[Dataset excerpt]
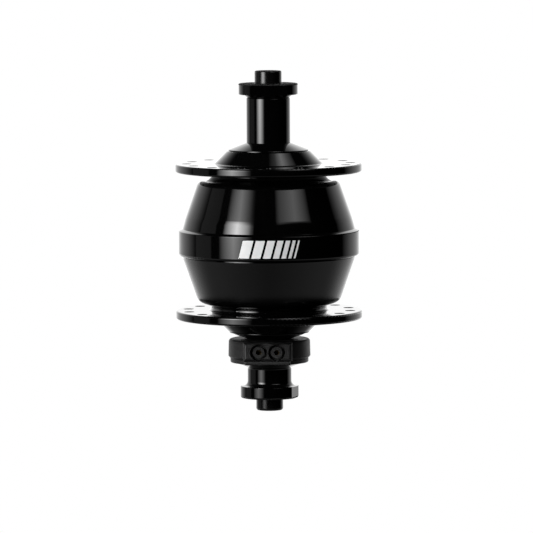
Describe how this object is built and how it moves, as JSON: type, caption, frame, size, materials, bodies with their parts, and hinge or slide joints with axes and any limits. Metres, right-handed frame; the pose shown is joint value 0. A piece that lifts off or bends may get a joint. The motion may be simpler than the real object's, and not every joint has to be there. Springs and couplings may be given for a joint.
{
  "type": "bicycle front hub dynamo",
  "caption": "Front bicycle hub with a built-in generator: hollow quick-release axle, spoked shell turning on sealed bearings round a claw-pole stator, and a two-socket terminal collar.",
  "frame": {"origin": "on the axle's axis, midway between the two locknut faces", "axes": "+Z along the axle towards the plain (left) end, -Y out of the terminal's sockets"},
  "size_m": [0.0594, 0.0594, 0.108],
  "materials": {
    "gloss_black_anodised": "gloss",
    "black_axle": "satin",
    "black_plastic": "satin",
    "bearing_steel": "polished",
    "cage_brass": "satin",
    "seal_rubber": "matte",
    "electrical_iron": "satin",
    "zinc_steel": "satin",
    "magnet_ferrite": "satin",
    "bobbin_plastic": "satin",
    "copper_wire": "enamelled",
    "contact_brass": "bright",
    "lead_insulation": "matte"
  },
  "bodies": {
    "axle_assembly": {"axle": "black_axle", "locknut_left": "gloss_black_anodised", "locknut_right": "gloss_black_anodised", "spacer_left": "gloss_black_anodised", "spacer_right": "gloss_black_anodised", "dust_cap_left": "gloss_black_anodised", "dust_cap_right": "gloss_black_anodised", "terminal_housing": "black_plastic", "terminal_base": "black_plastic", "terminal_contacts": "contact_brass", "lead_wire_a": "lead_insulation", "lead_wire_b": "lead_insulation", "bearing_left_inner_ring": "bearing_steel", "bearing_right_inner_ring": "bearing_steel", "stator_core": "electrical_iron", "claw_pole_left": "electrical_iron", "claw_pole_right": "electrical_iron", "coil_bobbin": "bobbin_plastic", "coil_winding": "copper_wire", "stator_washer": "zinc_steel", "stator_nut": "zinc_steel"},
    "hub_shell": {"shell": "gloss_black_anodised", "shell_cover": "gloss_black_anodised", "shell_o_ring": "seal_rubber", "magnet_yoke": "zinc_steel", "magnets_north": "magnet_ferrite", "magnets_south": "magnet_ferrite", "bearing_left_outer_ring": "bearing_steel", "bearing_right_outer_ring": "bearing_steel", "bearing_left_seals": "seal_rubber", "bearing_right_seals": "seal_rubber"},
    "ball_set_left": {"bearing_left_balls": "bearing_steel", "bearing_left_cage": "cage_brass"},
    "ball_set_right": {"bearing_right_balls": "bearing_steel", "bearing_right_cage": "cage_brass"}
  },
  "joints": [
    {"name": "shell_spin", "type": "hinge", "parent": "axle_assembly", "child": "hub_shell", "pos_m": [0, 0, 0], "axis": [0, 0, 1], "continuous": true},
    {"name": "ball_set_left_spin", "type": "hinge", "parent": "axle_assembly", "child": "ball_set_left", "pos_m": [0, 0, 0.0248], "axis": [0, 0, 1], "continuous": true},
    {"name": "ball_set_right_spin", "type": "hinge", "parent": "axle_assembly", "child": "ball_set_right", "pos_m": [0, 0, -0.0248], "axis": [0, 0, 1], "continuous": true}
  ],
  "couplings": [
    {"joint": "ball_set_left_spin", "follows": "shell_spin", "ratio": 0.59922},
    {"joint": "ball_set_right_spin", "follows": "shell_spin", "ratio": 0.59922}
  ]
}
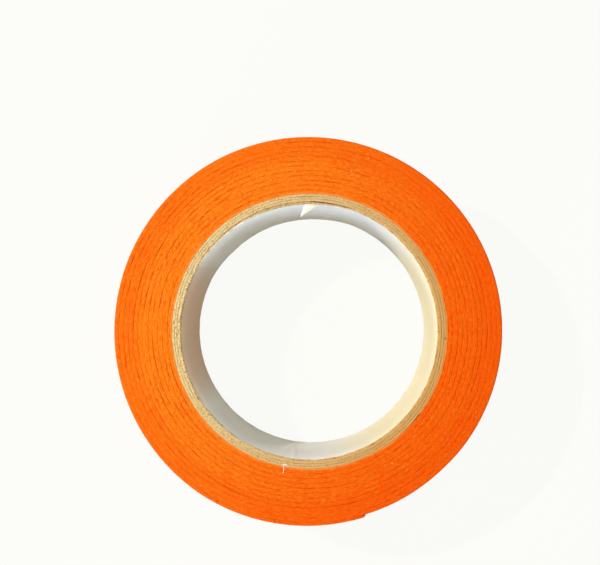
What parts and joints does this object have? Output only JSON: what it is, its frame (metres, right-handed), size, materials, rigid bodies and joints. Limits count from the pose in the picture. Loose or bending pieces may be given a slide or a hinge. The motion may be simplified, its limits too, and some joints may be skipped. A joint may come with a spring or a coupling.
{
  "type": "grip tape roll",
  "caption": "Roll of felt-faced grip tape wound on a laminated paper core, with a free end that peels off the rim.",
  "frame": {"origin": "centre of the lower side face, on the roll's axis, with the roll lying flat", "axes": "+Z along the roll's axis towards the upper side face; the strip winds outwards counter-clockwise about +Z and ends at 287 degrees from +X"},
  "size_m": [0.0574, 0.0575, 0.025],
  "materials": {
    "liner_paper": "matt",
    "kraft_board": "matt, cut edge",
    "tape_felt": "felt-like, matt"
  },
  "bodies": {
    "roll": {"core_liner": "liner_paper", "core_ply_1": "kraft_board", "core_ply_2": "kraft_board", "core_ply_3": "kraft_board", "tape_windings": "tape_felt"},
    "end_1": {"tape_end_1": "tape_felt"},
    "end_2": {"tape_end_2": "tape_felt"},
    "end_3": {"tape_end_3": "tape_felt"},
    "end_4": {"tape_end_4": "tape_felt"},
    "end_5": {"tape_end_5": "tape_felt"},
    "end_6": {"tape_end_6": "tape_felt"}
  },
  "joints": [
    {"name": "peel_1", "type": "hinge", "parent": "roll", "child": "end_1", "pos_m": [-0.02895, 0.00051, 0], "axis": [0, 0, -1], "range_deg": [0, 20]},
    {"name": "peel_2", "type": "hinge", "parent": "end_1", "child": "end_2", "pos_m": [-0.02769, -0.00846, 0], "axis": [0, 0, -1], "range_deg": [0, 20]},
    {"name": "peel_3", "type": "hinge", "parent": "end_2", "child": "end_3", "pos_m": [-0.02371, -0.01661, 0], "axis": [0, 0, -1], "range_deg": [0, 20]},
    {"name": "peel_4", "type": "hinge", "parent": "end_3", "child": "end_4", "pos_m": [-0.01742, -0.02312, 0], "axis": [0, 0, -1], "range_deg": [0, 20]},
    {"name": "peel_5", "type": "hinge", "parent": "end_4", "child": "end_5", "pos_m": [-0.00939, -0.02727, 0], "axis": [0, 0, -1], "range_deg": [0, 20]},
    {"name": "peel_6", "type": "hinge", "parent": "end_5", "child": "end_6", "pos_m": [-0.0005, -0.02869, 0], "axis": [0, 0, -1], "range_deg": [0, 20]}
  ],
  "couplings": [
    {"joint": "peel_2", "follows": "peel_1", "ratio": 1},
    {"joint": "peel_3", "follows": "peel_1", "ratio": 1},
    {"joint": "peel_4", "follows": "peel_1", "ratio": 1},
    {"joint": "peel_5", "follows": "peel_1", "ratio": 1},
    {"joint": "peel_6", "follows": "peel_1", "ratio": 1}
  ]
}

Challenge:
Give back each line above precisely as it stands.

Exercise output:
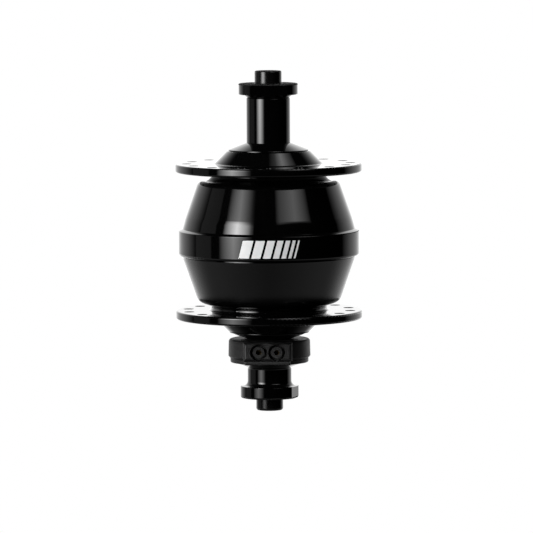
Describe how this object is built and how it moves, as JSON: type, caption, frame, size, materials, bodies with their parts, and hinge or slide joints with axes and any limits. Metres, right-handed frame; the pose shown is joint value 0. A piece that lifts off or bends may get a joint. The motion may be simpler than the real object's, and not every joint has to be there. Springs and couplings may be given for a joint.
{
  "type": "bicycle front hub dynamo",
  "caption": "Front bicycle hub with a built-in generator: hollow quick-release axle, spoked shell turning on sealed bearings round a claw-pole stator, and a two-socket terminal collar.",
  "frame": {"origin": "on the axle's axis, midway between the two locknut faces", "axes": "+Z along the axle towards the plain (left) end, -Y out of the terminal's sockets"},
  "size_m": [0.0594, 0.0594, 0.108],
  "materials": {
    "gloss_black_anodised": "gloss",
    "black_axle": "satin",
    "black_plastic": "satin",
    "bearing_steel": "polished",
    "cage_brass": "satin",
    "seal_rubber": "matte",
    "electrical_iron": "satin",
    "zinc_steel": "satin",
    "magnet_ferrite": "satin",
    "bobbin_plastic": "satin",
    "copper_wire": "enamelled",
    "contact_brass": "bright",
    "lead_insulation": "matte"
  },
  "bodies": {
    "axle_assembly": {"axle": "black_axle", "locknut_left": "gloss_black_anodised", "locknut_right": "gloss_black_anodised", "spacer_left": "gloss_black_anodised", "spacer_right": "gloss_black_anodised", "dust_cap_left": "gloss_black_anodised", "dust_cap_right": "gloss_black_anodised", "terminal_housing": "black_plastic", "terminal_base": "black_plastic", "terminal_contacts": "contact_brass", "lead_wire_a": "lead_insulation", "lead_wire_b": "lead_insulation", "bearing_left_inner_ring": "bearing_steel", "bearing_right_inner_ring": "bearing_steel", "stator_core": "electrical_iron", "claw_pole_left": "electrical_iron", "claw_pole_right": "electrical_iron", "coil_bobbin": "bobbin_plastic", "coil_winding": "copper_wire", "stator_washer": "zinc_steel", "stator_nut": "zinc_steel"},
    "hub_shell": {"shell": "gloss_black_anodised", "shell_cover": "gloss_black_anodised", "shell_o_ring": "seal_rubber", "magnet_yoke": "zinc_steel", "magnets_north": "magnet_ferrite", "magnets_south": "magnet_ferrite", "bearing_left_outer_ring": "bearing_steel", "bearing_right_outer_ring": "bearing_steel", "bearing_left_seals": "seal_rubber", "bearing_right_seals": "seal_rubber"},
    "ball_set_left": {"bearing_left_balls": "bearing_steel", "bearing_left_cage": "cage_brass"},
    "ball_set_right": {"bearing_right_balls": "bearing_steel", "bearing_right_cage": "cage_brass"}
  },
  "joints": [
    {"name": "shell_spin", "type": "hinge", "parent": "axle_assembly", "child": "hub_shell", "pos_m": [0, 0, 0], "axis": [0, 0, 1], "continuous": true},
    {"name": "ball_set_left_spin", "type": "hinge", "parent": "axle_assembly", "child": "ball_set_left", "pos_m": [0, 0, 0.0248], "axis": [0, 0, 1], "continuous": true},
    {"name": "ball_set_right_spin", "type": "hinge", "parent": "axle_assembly", "child": "ball_set_right", "pos_m": [0, 0, -0.0248], "axis": [0, 0, 1], "continuous": true}
  ],
  "couplings": [
    {"joint": "ball_set_left_spin", "follows": "shell_spin", "ratio": 0.59922},
    {"joint": "ball_set_right_spin", "follows": "shell_spin", "ratio": 0.59922}
  ]
}
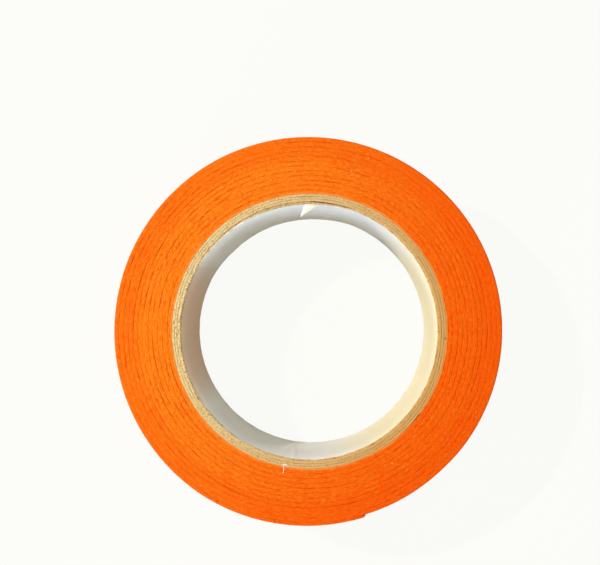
What parts and joints does this object have? Output only JSON: what it is, its frame (metres, right-handed), size, materials, rigid bodies and joints. Limits count from the pose in the picture. Loose or bending pieces may be given a slide or a hinge. The motion may be simplified, its limits too, and some joints may be skipped. A joint may come with a spring or a coupling.
{
  "type": "grip tape roll",
  "caption": "Roll of felt-faced grip tape wound on a laminated paper core, with a free end that peels off the rim.",
  "frame": {"origin": "centre of the lower side face, on the roll's axis, with the roll lying flat", "axes": "+Z along the roll's axis towards the upper side face; the strip winds outwards counter-clockwise about +Z and ends at 287 degrees from +X"},
  "size_m": [0.0574, 0.0575, 0.025],
  "materials": {
    "liner_paper": "matt",
    "kraft_board": "matt, cut edge",
    "tape_felt": "felt-like, matt"
  },
  "bodies": {
    "roll": {"core_liner": "liner_paper", "core_ply_1": "kraft_board", "core_ply_2": "kraft_board", "core_ply_3": "kraft_board", "tape_windings": "tape_felt"},
    "end_1": {"tape_end_1": "tape_felt"},
    "end_2": {"tape_end_2": "tape_felt"},
    "end_3": {"tape_end_3": "tape_felt"},
    "end_4": {"tape_end_4": "tape_felt"},
    "end_5": {"tape_end_5": "tape_felt"},
    "end_6": {"tape_end_6": "tape_felt"}
  },
  "joints": [
    {"name": "peel_1", "type": "hinge", "parent": "roll", "child": "end_1", "pos_m": [-0.02895, 0.00051, 0], "axis": [0, 0, -1], "range_deg": [0, 20]},
    {"name": "peel_2", "type": "hinge", "parent": "end_1", "child": "end_2", "pos_m": [-0.02769, -0.00846, 0], "axis": [0, 0, -1], "range_deg": [0, 20]},
    {"name": "peel_3", "type": "hinge", "parent": "end_2", "child": "end_3", "pos_m": [-0.02371, -0.01661, 0], "axis": [0, 0, -1], "range_deg": [0, 20]},
    {"name": "peel_4", "type": "hinge", "parent": "end_3", "child": "end_4", "pos_m": [-0.01742, -0.02312, 0], "axis": [0, 0, -1], "range_deg": [0, 20]},
    {"name": "peel_5", "type": "hinge", "parent": "end_4", "child": "end_5", "pos_m": [-0.00939, -0.02727, 0], "axis": [0, 0, -1], "range_deg": [0, 20]},
    {"name": "peel_6", "type": "hinge", "parent": "end_5", "child": "end_6", "pos_m": [-0.0005, -0.02869, 0], "axis": [0, 0, -1], "range_deg": [0, 20]}
  ],
  "couplings": [
    {"joint": "peel_2", "follows": "peel_1", "ratio": 1},
    {"joint": "peel_3", "follows": "peel_1", "ratio": 1},
    {"joint": "peel_4", "follows": "peel_1", "ratio": 1},
    {"joint": "peel_5", "follows": "peel_1", "ratio": 1},
    {"joint": "peel_6", "follows": "peel_1", "ratio": 1}
  ]
}